→ **EXERCISE PROMPT**
Write out the lines from the top of the material through the line with "from math import tan, radians", exactly and with nothing added.
-------- RECORDED DATA --------
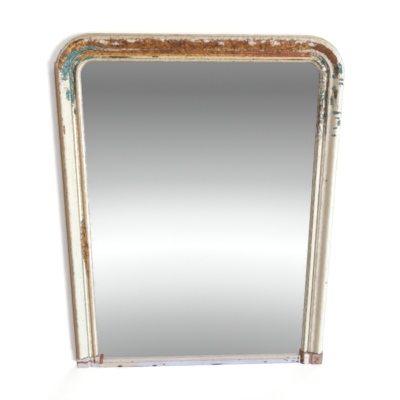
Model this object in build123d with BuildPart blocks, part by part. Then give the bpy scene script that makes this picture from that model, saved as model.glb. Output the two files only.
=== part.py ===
from build123d import *
import os
from math import tan, radians

# A painted wooden wall mirror of the French nineteenth-century kind: a lap-jointed pine carcass,
# a run moulding with quarter-ring top corners, a plain foot rail between two base blocks,
# a looking glass held by glue blocks, a boarded back and two folding ring hangers.
# X runs along the frame, +Y points at the wall and Z is up. The origin is the middle of the
# back's bottom edge. All sizes are in millimetres.

# Overall form
frame_width = 950.0
frame_height = 1195.0
corner_radius = 130.0

# Carcass boards, half-lapped at the corners
board_depth = 22.0
lap_depth = 11.0
stile_width = 75.0
top_rail_width = 75.0
bottom_rail_width = 22.0
peg_radius = 4.0
peg_inset = 12.0
peg_reach = 38.0

# Rebate round the back of the opening, for the back boards
rebate_width = 12.0
rebate_depth = 10.0

# Moulding, from the outer edge to the sight edge; heights stand on the carcass face
ledge = 3.0
listel_width = 4.5
listel_height = 13.0
roll_width = 12.5
ridge_height = 24.0
ogee_width = 31.0
foot_height = 9.0
foot_slope = 0.3
bead_width = 10.0
valley_width = 3.0
valley_height = 7.5
rise_width = 6.0
sight_ridge_width = 5.5
sight_ridge_height = 11.0
step_width = 0.8
step_drop = 1.8
sight_slope_width = 7.7
sight_height = 4.5
roll_lean = 0.25
sight_rise_lean = 0.5

# The left corner piece starts above the springing line, the right one at it
left_joint_angle = 18.4
right_joint_angle = 0.0

# Base blocks and foot rail; the left block stands back almost to the rail
block_height = 44.0
left_block_proud = 12.0
right_block_proud = 24.0
block_nose = 8.0
block_flat = 34.0
block_cove = 9.0
block_valley_drop = 9.0
block_roll_drop = 4.0
block_end_height = 7.0
block_cove_lean = 0.3
block_cove_fall = 0.1
block_roll_lean = 0.15
block_edge = 3.0
left_block_reach = 18.0
right_block_reach = 4.5
left_block_corner = 3.0
right_block_corner = 10.0
rail_height = 30.0
rail_proud = 11.0
rail_round = 5.0

# Looking glass and the glue blocks behind it
glass_thickness = 4.0
glass_gap = 2.0
wedge_width = 12.0
wedge_length = 40.0
wedge_gap = 0.3
side_wedges = 4
end_wedges = 3

# Back boards and their cut nails
back_board_count = 6
back_board_thickness = 8.0
back_board_gap = 1.0
nail_width = 2.0
nail_length = 17.0
nail_head_width = 5.0
nail_head_height = 1.2
nail_head_taper = 30.0
nail_inset = 35.0

# Ring hangers
hanger_drop = 215.0
strap_width = 16.0
strap_length = 44.0
strap_ply = 1.2
ring_wire_radius = 2.0
ring_play = 0.08
ring_standoff = 0.4
ring_half_width = 12.0
ring_bend = 3.0
ring_leg = 6.0
screw_radius = 2.0
screw_head_radius = 4.0
screw_head_taper = 45.0
screw_length = 17.0
screw_slot_width = 1.0
screw_slot_depth = 0.8
first_screw = 13.0
second_screw = 34.0

# Places that follow from the sizes above
half_width = frame_width / 2
spring_x = half_width - corner_radius
spring_z = frame_height - corner_radius
moulding_width = (listel_width + roll_width + ogee_width + bead_width + valley_width
                  + rise_width + sight_ridge_width + step_width + sight_slope_width)
sight_edge = ledge + moulding_width
opening_half = half_width - stile_width
opening_top = frame_height - top_rail_width
rebate_half = opening_half + rebate_width
rebate_bottom = bottom_rail_width - rebate_width
rebate_top = opening_top + rebate_width
glass_back = board_depth - glass_thickness
glass_half = opening_half - glass_gap
glass_top = opening_top - glass_gap
board_face = rebate_depth - back_board_thickness
board_pitch = (rebate_top - rebate_bottom) / back_board_count
nail_x = opening_half + rebate_width / 2
hanger_x = half_width - (stile_width - rebate_width) / 2
hanger_z = frame_height - hanger_drop
strap_thickness = 2 * strap_ply
ring_axis_y = strap_thickness + ring_standoff + ring_wire_radius
bore_radius = ring_wire_radius + ring_play
barrel_radius = bore_radius + strap_ply

sides = {"left": -1, "right": 1}
joint_angle = {"left": left_joint_angle, "right": right_joint_angle}
block_reach = {"left": left_block_reach, "right": right_block_reach}
block_proud = {"left": left_block_proud, "right": right_block_proud}
block_corner = {"left": left_block_corner, "right": right_block_corner}
pieces = {}


def section_plane(edge, station):
    """A plane across one side of the frame: its x runs inwards from the outer edge, its y to the front."""
    if edge == "left":
        return Plane(origin=(-half_width, 0, station), x_dir=(1, 0, 0), z_dir=(0, 0, -1))
    if edge == "right":
        return Plane(origin=(half_width, 0, station), x_dir=(-1, 0, 0), z_dir=(0, 0, 1))
    if edge == "top":
        return Plane(origin=(station, 0, frame_height), x_dir=(0, 0, -1), z_dir=(-1, 0, 0))
    return Plane(origin=(station, 0, 0), x_dir=(0, 0, 1), z_dir=(1, 0, 0))


def back_plane(depth):
    """A plane parallel to the back, so far in from it, facing the wall; its x runs towards -X."""
    return Plane(origin=(0, -depth, 0), x_dir=(-1, 0, 0), z_dir=(0, 1, 0))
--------
→ **TASK RESPONSE**
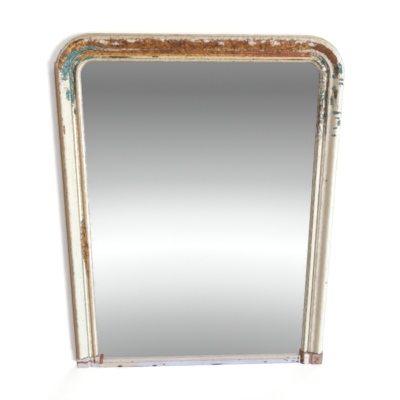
Model this object in build123d with BuildPart blocks, part by part. Then give the bpy scene script that makes this picture from that model, saved as model.glb. Output the two files only.
=== part.py ===
from build123d import *
import os
from math import tan, radians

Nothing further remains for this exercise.